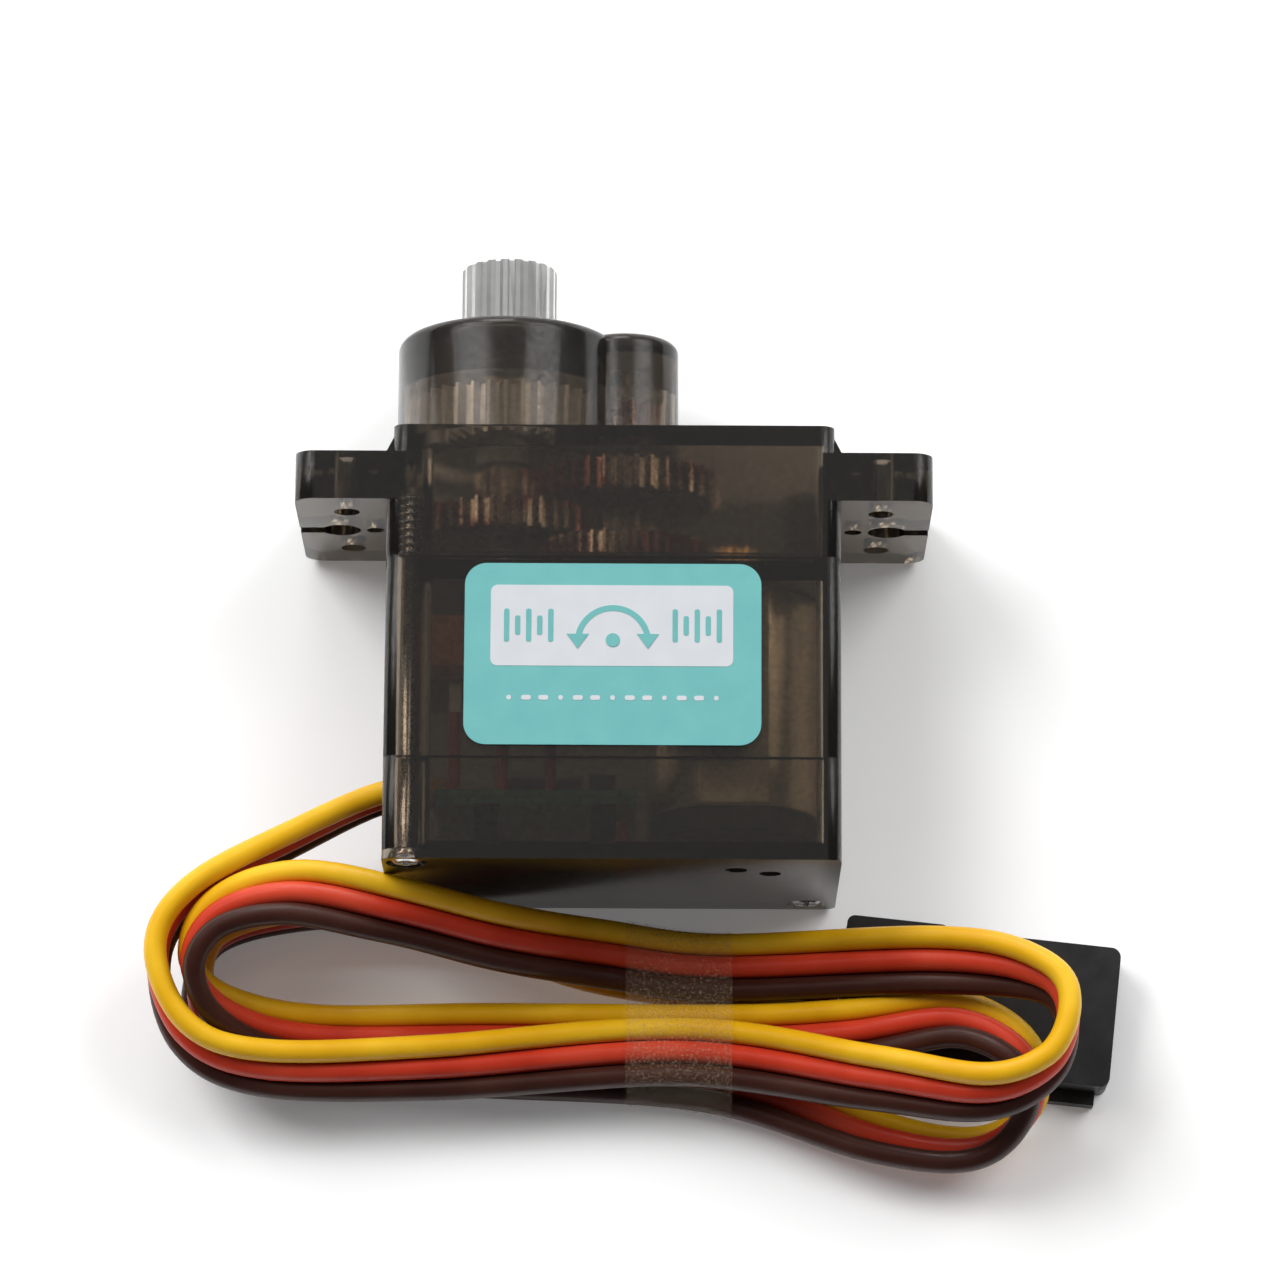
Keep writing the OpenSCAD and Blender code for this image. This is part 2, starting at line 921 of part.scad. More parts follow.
// Solder joints where the three wires of the lead meet the board
module lead_ends() {
  color([0.75, 0.75, 0.76])
    for (way = [-1:1])
      translate([-7.7, way * ribbon_thickness, board_top])
        cylinder(r1 = 0.5, r2 = 0.3, h = 0.6);
}

// ---------------------------------------------------------------- lead

// Middle line of the ribbon on the surface, as [x, y, z, roll]. At roll 0 and 180 the ribbon
// lies flat, at 90 and 270 it stands on edge.
ribbon_route = [
  [-8.2, -11.7, 6.1, 90],
  [-11.4, -11.7, 6.1, 90],
  [-16.0, -13.7, 5.6, 95],
  [-21.1, -16.5, 5.1, 98],
  [-22.9, -19.6, 4.9, 92],
  [-21.5, -23.6, 4.8, 70],
  [-17.6, -25.3, 4.4, 50],
  [-9.0, -25.1, 3.5, 32],
  [3.5, -24.2, 3.4, 8],
  [13.0, -25.8, 5.3, 32],
  [18.7, -26.8, 7.1, 50],
  [21.9, -25.4, 7.3, 72],
  [22.8, -22.7, 7.2, 92],
  [21.4, -20.8, 6.7, 120],
  [16.5, -19.8, 5.3, 160],
  [5.5, -19.7, 2.5, 178],
  [-0.6, -19.1, 3.0, 168],
  [-5.6, -18.8, 5.6, 160],
  [-10.8, -17.9, 7.7, 158],
  [-16.0, -17.0, 7.7, 192],
  [-19.8, -17.9, 6.8, 225],
  [-21.1, -20.3, 5.9, 262],
  [-19.5, -22.3, 4.2, 310],
  [-15.0, -23.3, 2.4, 342],
  [-6.0, -23.2, 1.9, 358],
  [6.0, -23.3, 2.3, 360],
  [12.0, -23.2, 3.6, 355],
  [17.3, -22.6, 4.2, 332],
  [20.6, -24.4, 4.8, 310],
  [21.1, -27.0, 3.5, 275],
  [18.5, -28.8, 2.0, 235],
  [13.5, -28.2, 1.6, 218],
  [5.0, -25.2, 0.9, 190],
  [-7.0, -24.4, 0.7, 180],
  [-17.0, -24.0, 0.9, 170],
  [-20.7, -22.2, 1.6, 120],
  [-20.4, -18.5, 1.8, 95],
  [-16.0, -17.0, 1.8, 90],
  [-10.0, -17.1, 2.0, 95],
  [0.0, -19.2, 0.9, 175],
  [11.55, -20.75, 1.3, 180]
];

function route_point(i) = ribbon_route[min(max(i, 0), len(ribbon_route) - 1)];

// The route with one more point half way along each stretch, on a smooth curve
ribbon_line = concat(
  [for (i = [0:len(ribbon_route) - 2], half = [0, 1])
    half == 0
      ? ribbon_route[i]
      : (9 * (route_point(i) + route_point(i + 1)) - route_point(i - 1) - route_point(i + 2)) / 16],
  [route_point(len(ribbon_route))]
);

function line_place(i) =
  let (point = ribbon_line[min(max(i, 0), len(ribbon_line) - 1)])
  [point.x, point.y, point.z];

// Flat outline of the ribbon, as distances across and through it
ribbon_outline =
  let (edge = ribbon_width / 2, face = ribbon_thickness / 2, corner = ribbon_thickness * 0.3)
  [[edge, corner / 2], [edge - corner, face], [corner - edge, face], [-edge, corner / 2],
   [-edge, -corner / 2], [corner - edge, -face], [edge - corner, -face], [edge, -corner / 2]];

function ribbon_ring(i) =
  let (
    run = line_place(i + 1) - line_place(i - 1),
    forward = run / norm(run),
    level = cross([0, 0, 1], forward),
    side = level / norm(level),
    roll = ribbon_line[i][3],
    across = side * cos(roll) + cross(forward, side) * sin(roll),
    through = cross(forward, across)
  )
  [for (corner = ribbon_outline) line_place(i) + corner.x * across + corner.y * through];

module cable() {
  sides = len(ribbon_outline);
  last = len(ribbon_line) - 1;
  points = [for (i = [0:last]) each ribbon_ring(i)];
  walls = [for (i = [0:last - 1], side = [0:sides - 1])
    let (next = (side + 1) % sides, near = i * sides, far = near + sides)
    each [[near + side, far + side, far + next], [near + side, far + next, near + next]]];
  ends = [[for (side = [0:sides - 1]) side],
          [for (side = [0:sides - 1]) last * sides + sides - 1 - side]];
  color([0.72, 0.16, 0.12])
    polyhedron(points, concat(walls, ends));
}

function unit(v) = v / norm(v);

// The same closed outline drawn in by a distance
function inset(outline, distance) =
  let (count = len(outline))
  [for (i = [0:count - 1])
    let (
      before = unit(outline[i] - outline[(i + count - 1) % count]),
      after = unit(outline[(i + 1) % count] - outline[i]),
      inward = [-before.y - after.y, before.x + after.x]
    )
    outline[i] + inward * distance / (1 + before * after)];

// Outline of the taped bundle across its run, as [y, z]
bundle_outline = [[-27.35, 0.02], [-17.25, 0.02], [-17.25, 3.3], [-17.9, 3.9], [-22.8, 4.75],
                  [-25.7, 4.5], [-27.35, 2.7]];

module cable_tape() {
  color([0.8, 0.8, 0.75, 0.4])
    translate([tape_start, 0, 0])
      rotate([90, 0, 90])
        linear_extrude(tape_length)
          difference() {
            polygon(bundle_outline);
            polygon(inset(bundle_outline, tape_thickness));
          }
}

// The plug's own frame: wires enter at x = 0, the sockets open at x = plug_length
module at_plug() {
  translate([plug_place.x, plug_place.y, plug_thickness / 2])
    rotate(plug_turn)
      children();
}

module plug_cavity() {
  translate([plug_length / 2 - plug_end_wall / 2 - over / 2, 0, 0])
    cube([plug_length - plug_end_wall + over, 1.7, 1.5], center = true);
  rotate([0, 90, 0])
    cylinder(r = 0.45, h = plug_length + over);
  translate([plug_length - 5.2, 0, -plug_thickness / 2])
    cube([1.6, 1.2, plug_thickness], center = true);
}

module plug_housing() {
  shoulder_length = 5.2;
  color([0.08, 0.08, 0.08])
    at_plug()
      difference() {
        union() {
          translate([0, 0, -plug_thickness / 2])
            linear_extrude(plug_thickness)
              translate([plug_length / 2, 0])
                rounded_rectangle(plug_length, plug_width, 0.5);
          translate([0, 0, -plug_thickness / 2])
            linear_extrude(plug_thickness)
              translate([shoulder_length / 2, 0])
                rounded_rectangle(shoulder_length, plug_width + 0.5, 0.4);
          block([plug_length - 3, -plug_width / 2 - 0.7, -plug_thickness / 2],
                [plug_length - 0.6, -plug_width / 2 + 0.3, 0.9 - plug_thickness / 2]);
        }
        for (way = [-1:1])
          translate([0, way * way_pitch, 0])
            plug_cavity();
      }
}

// One square socket with a round crimped tail in each way
module plug_contacts() {
  socket_length = 6.4;
  socket_end = plug_length - plug_end_wall - press_gap;
  color([0.8, 0.7, 0.4])
    at_plug()
      for (way = [-1:1])
        translate([socket_end, way * way_pitch, 0])
          rotate([0, -90, 0])
            difference() {
              union() {
                translate([0, 0, socket_length / 2])
                  cube([1.5 - 2 * press_gap, 1.7 - 2 * press_gap, socket_length], center = true);
                cylinder(r = 0.6, h = socket_length + 4);
              }
              translate([0, 0, -over])
                cylinder(r = 0.37, h = socket_length - 0.6 + over);
            }
}

// ---------------------------------------------------------------- nodes

lay_down() top_case();
lay_down() middle_case();
lay_down() bottom_cover();
lay_down() case_screws();
lay_down() label();
lay_down() output_gear();
lay_down() third_gear();
lay_down() second_gear();
lay_down() first_gear();
lay_down() motor_pinion();
lay_down() gear_axle();
lay_down() motor_can();
lay_down() motor_end_cap();
lay_down() motor_shaft();
lay_down() motor_core();
lay_down() motor_windings();
lay_down() motor_insulator();
lay_down() commutator();
lay_down() motor_magnets();
lay_down() motor_bushing();
lay_down() rear_bushing();
lay_down() motor_brushes();
lay_down() motor_terminals();
lay_down() pot_shaft();
lay_down() pot_housing();
lay_down() pot_wafer();
lay_down() pot_track();
lay_down() pot_wiper();
lay_down() pot_terminals();
lay_down() circuit_board();
lay_down() control_chip();
lay_down() driver_transistors();
lay_down() chip_capacitors();
lay_down() motor_leads();
lay_down() pot_leads();
lay_down() lead_ends();
cable();
cable_tape();
plug_housing();
plug_contacts();
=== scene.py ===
"""A micro servo motor lying on its back beside its taped-up lead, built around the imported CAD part."""

import math

import bmesh
import bpy
from mathutils import Matrix, Vector


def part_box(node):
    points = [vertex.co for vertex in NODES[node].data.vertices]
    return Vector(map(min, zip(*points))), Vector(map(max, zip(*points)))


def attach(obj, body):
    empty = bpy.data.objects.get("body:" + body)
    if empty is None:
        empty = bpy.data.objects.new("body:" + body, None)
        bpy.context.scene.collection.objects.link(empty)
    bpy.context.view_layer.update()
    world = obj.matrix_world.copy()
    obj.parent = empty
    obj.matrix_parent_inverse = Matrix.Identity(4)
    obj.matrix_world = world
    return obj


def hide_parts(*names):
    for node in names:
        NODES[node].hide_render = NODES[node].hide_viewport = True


MM = 0.001

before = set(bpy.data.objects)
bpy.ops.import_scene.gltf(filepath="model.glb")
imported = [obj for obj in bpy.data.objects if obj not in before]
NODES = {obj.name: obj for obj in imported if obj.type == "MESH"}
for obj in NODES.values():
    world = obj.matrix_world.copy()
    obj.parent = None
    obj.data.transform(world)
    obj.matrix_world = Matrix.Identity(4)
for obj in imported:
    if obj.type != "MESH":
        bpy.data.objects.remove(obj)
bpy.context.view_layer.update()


# ------------------------------------------------------------------ camera

CAMERA_PLACE = Vector((1.9, -78.15, 302.1)) * MM
CAMERA_TARGET = Vector((1.34, -3.44, 6.0)) * MM
CAMERA_ROLL = math.radians(-0.3)
CAMERA_LENS = 168.75


def add_camera():
    data = bpy.data.cameras.new("camera")
    data.lens = CAMERA_LENS
    data.sensor_width = 36.0
    data.clip_start = 0.01
    data.clip_end = 10.0
    camera = bpy.data.objects.new("camera", data)
    bpy.context.scene.collection.objects.link(camera)
    back = (CAMERA_PLACE - CAMERA_TARGET).normalized()
    hint = Vector((math.sin(CAMERA_ROLL), math.cos(CAMERA_ROLL), 0))
    right = hint.cross(back).normalized()
    up = back.cross(right)
    turn = Matrix((right, up, back)).transposed().to_4x4()
    camera.matrix_world = Matrix.Translation(CAMERA_PLACE) @ turn
    bpy.context.scene.camera = camera


add_camera()


# ------------------------------------------------------------------ material helpers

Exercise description
Taking the material above, extract exactly and only the lines from the line with "lay_down() top_case();" to the line with "before = set(bpy.data.objects)", inclusive of both.

The response
lay_down() top_case();
lay_down() middle_case();
lay_down() bottom_cover();
lay_down() case_screws();
lay_down() label();
lay_down() output_gear();
lay_down() third_gear();
lay_down() second_gear();
lay_down() first_gear();
lay_down() motor_pinion();
lay_down() gear_axle();
lay_down() motor_can();
lay_down() motor_end_cap();
lay_down() motor_shaft();
lay_down() motor_core();
lay_down() motor_windings();
lay_down() motor_insulator();
lay_down() commutator();
lay_down() motor_magnets();
lay_down() motor_bushing();
lay_down() rear_bushing();
lay_down() motor_brushes();
lay_down() motor_terminals();
lay_down() pot_shaft();
lay_down() pot_housing();
lay_down() pot_wafer();
lay_down() pot_track();
lay_down() pot_wiper();
lay_down() pot_terminals();
lay_down() circuit_board();
lay_down() control_chip();
lay_down() driver_transistors();
lay_down() chip_capacitors();
lay_down() motor_leads();
lay_down() pot_leads();
lay_down() lead_ends();
cable();
cable_tape();
plug_housing();
plug_contacts();
=== scene.py ===
"""A micro servo motor lying on its back beside its taped-up lead, built around the imported CAD part."""

import math

import bmesh
import bpy
from mathutils import Matrix, Vector


def part_box(node):
    points = [vertex.co for vertex in NODES[node].data.vertices]
    return Vector(map(min, zip(*points))), Vector(map(max, zip(*points)))


def attach(obj, body):
    empty = bpy.data.objects.get("body:" + body)
    if empty is None:
        empty = bpy.data.objects.new("body:" + body, None)
        bpy.context.scene.collection.objects.link(empty)
    bpy.context.view_layer.update()
    world = obj.matrix_world.copy()
    obj.parent = empty
    obj.matrix_parent_inverse = Matrix.Identity(4)
    obj.matrix_world = world
    return obj


def hide_parts(*names):
    for node in names:
        NODES[node].hide_render = NODES[node].hide_viewport = True


MM = 0.001

before = set(bpy.data.objects)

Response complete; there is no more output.